Monday, August 06, 2007

 

Refurbishment of the second kind

An important bit of the bit of the kitchen which holds the sink up - having been rather wobbly for some time - finally gave up the other day. Maybe 12 years after it was put in by the subbies from Peter Jones. Somewhat shocked on closer inspection to find how weak the basic construction was - with the main vertical slabs holding the thing up each being in two peices with a horizontal join at about plinth level - and with the weight and positioning of the doors (being rather heavy slabs of chipboard) being just right to push said joins apart. One vertical slab now replaced with the floor from the sea chest from Gosport which was ripped up a few months ago: soft and old pine but there is a lot of it and it should outlast the rest of the unit. Pine fixed to the worksurface with a cunningly shaped peice of oak taken from some pre-historic bedstead - maybe even of Cambridge vintage. I knew there was a reason why it has kicked around the garage for all these years. Whole job took a suprisingly long time - rehanging the false door without the natty fittings that the thing came with was particularly fiddly - a good reminder why builders always go for replace rather than patch (apart from the commission they get on the purchase of replacement).

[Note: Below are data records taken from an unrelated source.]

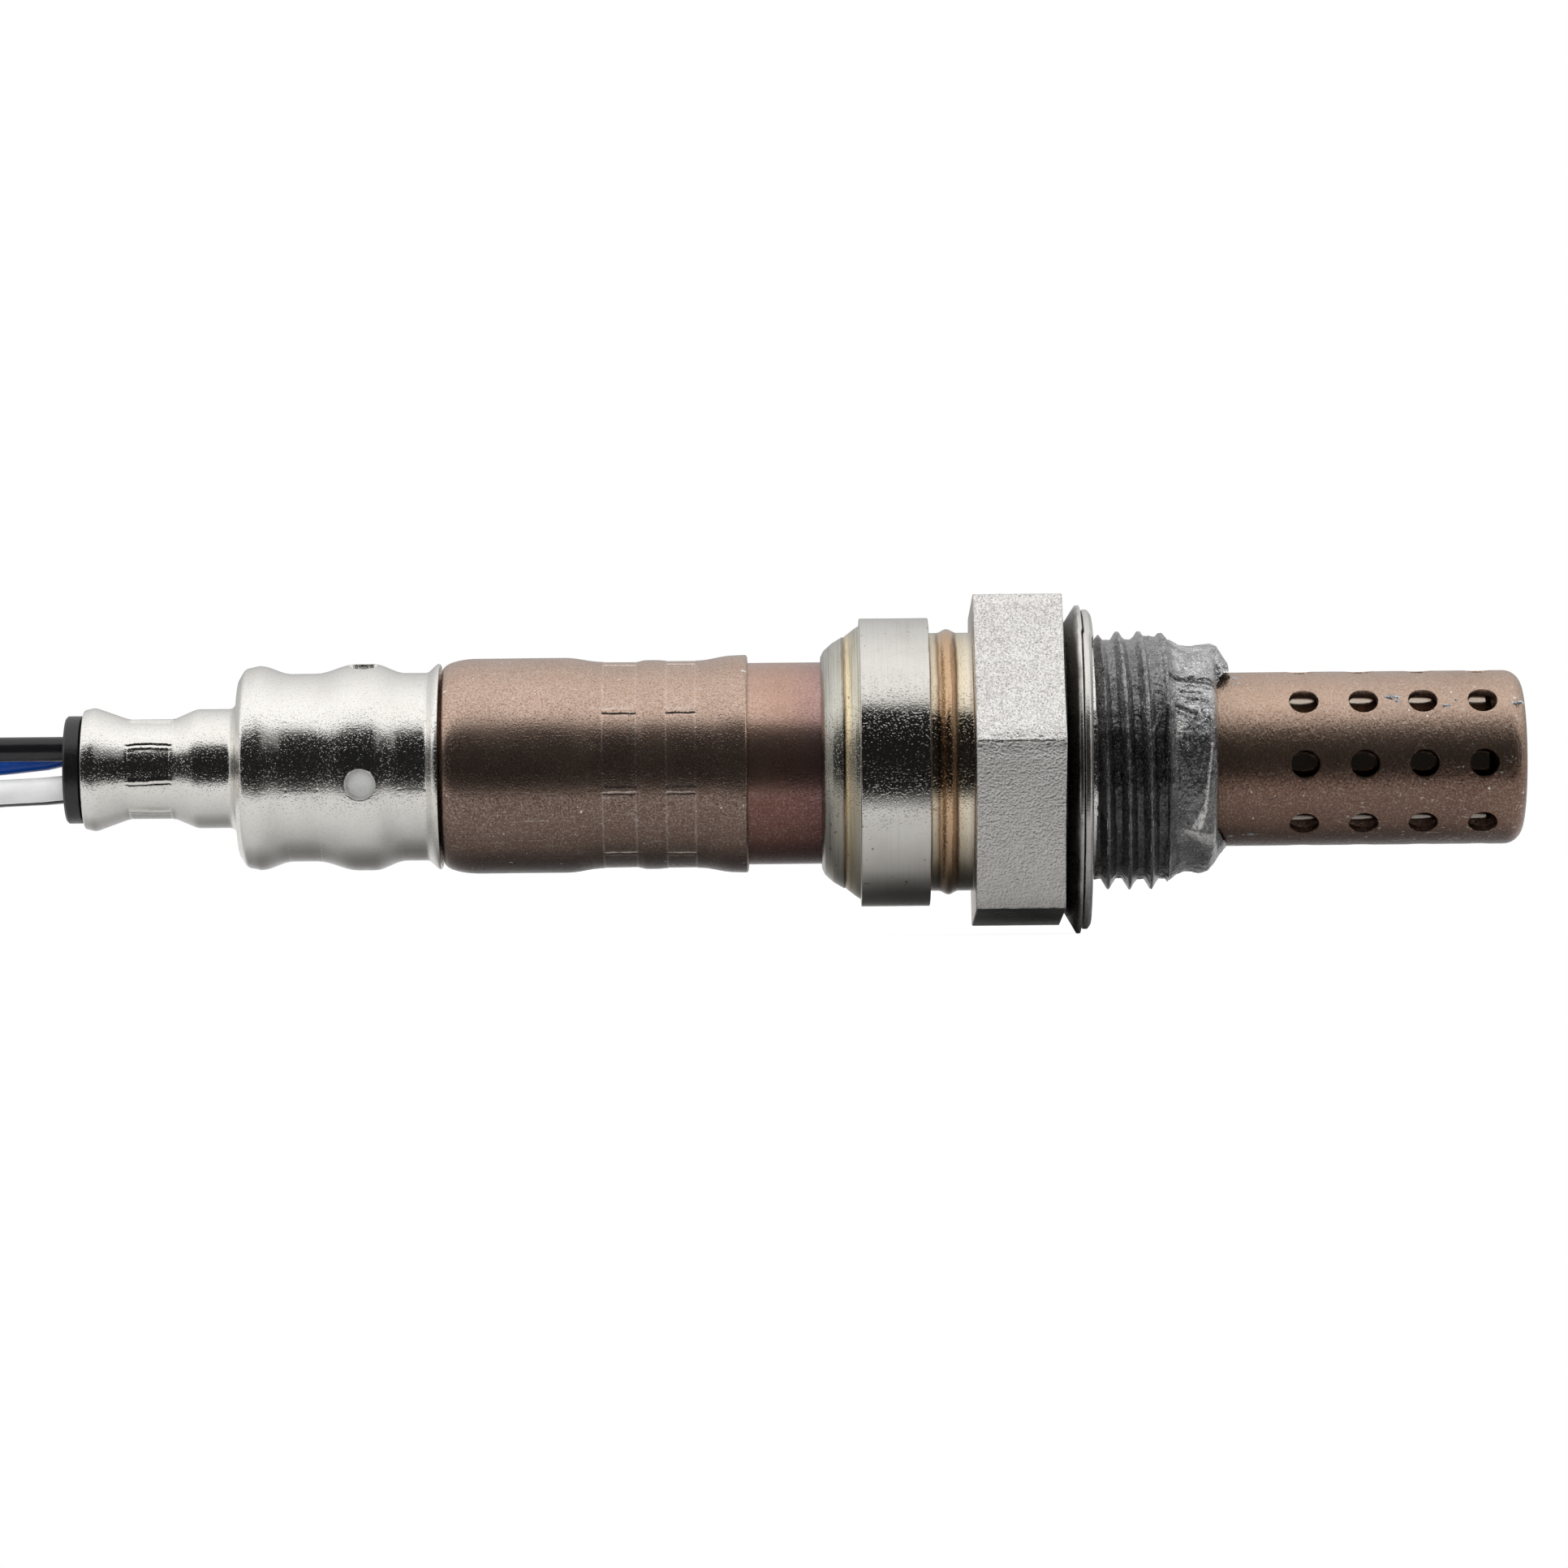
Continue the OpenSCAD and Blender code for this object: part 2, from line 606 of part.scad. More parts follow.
// Upper case: crimped on the lower case in two bands and drawn down to the rear tube
module upper_case() {
    r = upper_d / 2;
    between_r = (band_rear_d + band_front_d) / 4 + 0.09;
    ridge_r = 0.09;
    color([0.43, 0.33, 0.27]) union() {
        difference() {
            drawn(concat([[rear_x, rear_d / 2], [skirt_x, rear_d / 2]],
                [for (a = [0:15:90]) [skirt_x + shoulder_len * (1 - cos(a)),
                    r - shoulder_rise * (1 - sin(a))]],
                both_bands(r, band_rear_d / 2, between_r, band_front_d / 2, r - fit),
                blend(upper_x1 - 2.4, r - fit, upper_x1 - 0.5, flare_d / 2, 3),
                [[upper_x1, flare_d / 2 - 0.03]]), case_wall);
            for (i = [0:3]) at_angle(vent_turn + 45 + 90 * i)
                radial_hole(skirt_x - vent_at, vent_d - 0.4, rear_d / 2);
        }
        jaw_ridges(upper_x1 - band_rear[1], upper_x1 - band_rear[0],
            band_rear_d / 2, band_rear_d / 2 + ridge_r, band_turn);
        jaw_ridges(upper_x1 - band_front[1], upper_x1 - band_front[0],
            band_front_d / 2, band_front_d / 2 + ridge_r, band_turn);
    }
}

// The outside of the filter cover, from its mouth to the edge of its skirt
function cover_outline() =
    let (neck_r = neck_d / 2, waist_r = waist_d / 2, crimp_r = crimp_d / 2,
         front_r = bulge_d / 2, rear_r = rear_bulge_d / 2, x = skirt_x)
    concat([[mouth_x, mouth_d / 2 - 0.3]],
        blend(x - flare_at, mouth_d / 2, x - waist_at[1], waist_r),
        blend(x - waist_at[0], waist_r, x - neck_at[1], neck_r),
        [[x - neck_at[0], neck_r], [x - step_at - 0.1, neck_r + 0.4],
         [x - step_at, rear_r - 0.95], [x - step_at + 0.45, rear_r - 0.2]],
        blend(x - rear_bulge_at, rear_r, x - groove_rear[1], crimp_r),
        blend(x - groove_rear[0], crimp_r, x - front_bulge_at[1], front_r),
        blend(x - front_bulge_at[0], front_r, x - groove_front[1], crimp_r),
        blend(x - groove_front[0], crimp_r, x - skirt_gap, front_r, 4));

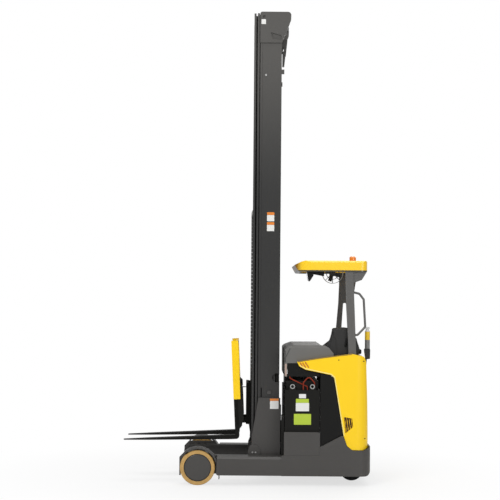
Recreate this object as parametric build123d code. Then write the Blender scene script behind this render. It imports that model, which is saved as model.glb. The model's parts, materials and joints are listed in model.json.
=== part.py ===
from build123d import *
import math
import os

# Reach truck with a three-stage mast, in millimetres.
# X runs from the fork tips to the rear, Y from the truck's left side to its right, Z up from the floor.

# Overall places along the truck
TRUCK_WIDTH = 1270
REAR_X = 1228
BAY_FRONT_X = 352
BAY_REAR_X = 728
LEG_TIP_X = -652
GROUND_CLEARANCE = 98

# Chassis
SKIRT_WALL = 22
LEG_TOP_Z = 283
LEG_PLATE_FRONT_X = -286
CHANNEL_DEPTH = 65
CHANNEL_WEB_Y = 505
CHANNEL_WALL = 15
REAR_CORNER_RADIUS = 120
FLOOR_Z = 420

# Wheels
LOAD_WHEEL_X = -469
LOAD_WHEEL_RADIUS = 171.5
LOAD_WHEEL_WIDTH = 100
LOAD_WHEEL_Y = 567
TREAD_INNER_RADIUS = 135
AXLE_RADIUS = 24
DRIVE_X = 1070
DRIVE_Y = -160
DRIVE_WHEEL_RADIUS = 120
DRIVE_WHEEL_WIDTH = 90

# Battery
BATTERY_LENGTH = 1216
BATTERY_X = (383, 724)
BATTERY_Z = (300, 1066)
BATTERY_RIM_Z = 938
LIFTING_EYES = (455, 650)

# Body and guard
BODY_Y = 625
BODY_WALL = 28
HOOD_Y = 590
VENT = ((958, 680, 5), (1040, 664, 8), (1050, 582, 8), (976, 518, 5))
VENT_SLAT_PITCH = 20
GUARD_TOP_Z = 2207
GUARD_BOTTOM_Z = 2099
ROOF_BAR_PITCH = 100
BEACON_PLACE = (1067, -200)
GUARD_X = (472, 1182)
GUARD_HALF_WIDTH = 600
FAN_CENTRE = (855, 2090)
FAN_RADIUS = 105
SEAT_Z = 900
SEAT_BACK_Z = 1050

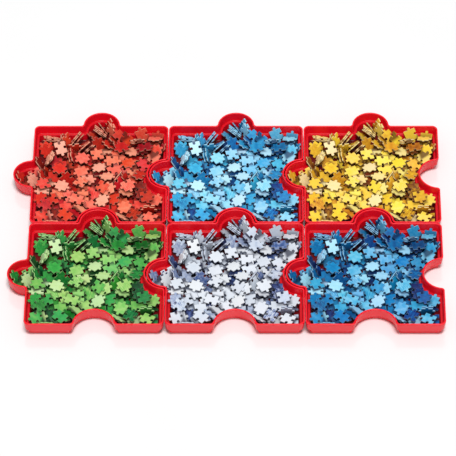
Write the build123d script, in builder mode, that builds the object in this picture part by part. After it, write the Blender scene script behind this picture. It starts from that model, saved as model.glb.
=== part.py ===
from build123d import *
import math
import os

os.makedirs("parts", exist_ok=True)

# Sorting set: six stacking trays whose outline is a jigsaw piece, laid out
# two rows deep and three columns wide with each tab in its neighbour's notch.
# Every tray holds a shallow heap of loose jigsaw pieces.
# Millimetres, +Z up, +Y to the back, origin under the middle of the set.

# ---------------------------------------------------------------- dimensions
pitch = 200.0            # spacing of the trays in both directions
gap = 0.6                # free play between two neighbouring rims
side = pitch - gap       # rim to rim size of one tray's square body
height = 25.0            # base to rim
foot_height = 10.0       # narrow stacking foot under the outer step
ledge_height = 12.0      # inner ledge that the foot of another tray rests on
floor = 2.0              # floor thickness

tab_radius = 27.3        # half-round tab on the left and back sides
tab_offset = 0.5         # its centre lies this far outside the side
notch_radius = 28.6      # half-round notch on the right and front sides

# horizontal inset from the rim's outer edge, at each level of the wall
inset_step_top = 1.8     # outer wall just above the step
inset_step_foot = 4.9    # outer wall just under the step
inset_base = 6.1         # outer wall at the base
inset_mouth = 2.4        # inner wall at the rim
inset_ledge_top = 4.0    # inner wall just above the ledge
inset_ledge_foot = 7.2   # inner wall just under the ledge
inset_floor = 8.4        # inner wall at the floor

corner_radius = 8.5      # rounding of the four outer corners
root_radius = 4.0        # concave rounding where a tab leaves its side
lip_radius = 5.0         # convex rounding where a notch meets its side

rim_rounding = 0.9
base_rounding = 1.0
floor_rounding = 1.0
step_rounding = 0.6
ledge_rounding = 0.5

piece_thickness = 1.9
head_radius = 2.2        # round head of a jigsaw tab
head_centre = 1.85       # height of its centre above the piece's side

# middle of the set seen from the middle of its overall box, tabs included
tab_reach = side / 2 + tab_offset + tab_radius
shift = (tab_reach - side / 2) / 2
column = {"left": shift - pitch, "center": shift, "right": shift + pitch}
row = {"back": pitch / 2 - shift, "front": -pitch / 2 - shift}


def outline(inset):
    """Tray outline drawn in by the given distance from the rim's outer edge."""
    half = side / 2 - inset
    with BuildSketch() as drawn:
        Rectangle(2 * half, 2 * half)
        with Locations((-side / 2 - tab_offset, 0), (0, side / 2 + tab_offset)):
            Circle(tab_radius - inset)
        with Locations((side / 2, 0), (0, -side / 2)):
            Circle(notch_radius + inset, mode=Mode.SUBTRACT)
        corners = [
            v for v in drawn.vertices()
            if abs(abs(v.X) - half) < 1e-3 and abs(abs(v.Y) - half) < 1e-3
        ]
        fillet(corners, corner_radius - 0.55 * inset)
        roots = [
            v for v in drawn.vertices()
            if (abs(v.X + half) < 1e-3 and abs(v.Y) < 40)
            or (abs(v.Y - half) < 1e-3 and abs(v.X) < 40)
        ]
        fillet(roots, root_radius + 0.5 * inset)
        lips = [
            v for v in drawn.vertices()
            if (abs(v.X - half) < 1e-3 and abs(v.Y) < 60)
            or (abs(v.Y + half) < 1e-3 and abs(v.X) < 60)
        ]
        fillet(lips, lip_radius - 0.35 * inset)
    return drawn.sketch


# ---------------------------------------------------------------- the tray
with BuildPart() as tray:
    with BuildSketch(Plane.XY):
        add(outline(inset_base))
    with BuildSketch(Plane.XY.offset(foot_height)):
        add(outline(inset_step_foot))
    loft(ruled=True)
    with BuildSketch(Plane.XY.offset(foot_height)):
        add(outline(inset_step_top))
    with BuildSketch(Plane.XY.offset(height)):
        add(outline(0))
    loft(ruled=True)
    with BuildSketch(Plane.XY.offset(floor)):
        add(outline(inset_floor))
    with BuildSketch(Plane.XY.offset(ledge_height)):
        add(outline(inset_ledge_foot))
    loft(ruled=True, mode=Mode.SUBTRACT)
    with BuildSketch(Plane.XY.offset(ledge_height)):
        add(outline(inset_ledge_top))
    with BuildSketch(Plane.XY.offset(height)):
        add(outline(inset_mouth))
    loft(ruled=True, mode=Mode.SUBTRACT)
    for level, radius in (
        (height, rim_rounding),
        (0.0, base_rounding),
        (floor, floor_rounding),
        (foot_height, step_rounding),
        (ledge_height, ledge_rounding),
    ):
        level_edges = tray.edges().filter_by_position(
            Axis.Z, level - 1e-3, level + 1e-3
        )
        fillet(level_edges, radius)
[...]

Have also repaired a rather older bread board - a wedding present from the West country - having decided that the rather smaller chopping board being used in its place did not really cut the mustard. More to the point, the handy trough intended in the wedding bread board to hold the bread knife, also served as a repository for bread crumbs. This the chopping board could not manage so repair it was. We will see how an exterior unibond rub joint fares; I couldn't be bothered to slot screw the thing - despite the age of the crack meaning that the join was not all it might have been. And didn't trust myself to plane a new join - would probably made a fair join worse.

Some other heirlooms of the same era did not fare so well today, finding their way to the tip. This included, for example, the two butchers trays which held the clothes drying racks in our nuptial bedsit. A shame to let them go but they have been in the roof, unused, for maybe twenty years.

This being the tenth anniversary of something, we visited the Princess DoW memorial paddling pool in Hyde Park today. Rather to my surprise, the thing (a roughly circular but undulating waterway set in granite) looked remarkably well in the afternoon sun, decorated with plenty of children. However, given that we presumably chucked the best that money could buy at it, I would not give it full marks. A good (if expensive) idea, but the design was not properly worked through. For example, the thing has not been planted in the ground quite as it should. It does not sit well. More thought should have been given to blending the lie of the land with the lie of the waterway. The path around the outside is a little tatty. The little bridges across the waterway have not been planted quite as they should; perhaps they were an afterthought. And while the idea of varying the texture of the bed of the waterway is good, there is perhaps a little too much variation.

Last but not least, I believe there would have been more satisfaction from a waterway in which the water only flowed in one direction. This would not have needed much more jiggery-pokery than has been employed as the thing is now.

Sit back and wait for rumblings from those who keep elaborate shrines to DoW in their back bedrooms - such people do exist for I have met one. And he was not a thirteen year old female either.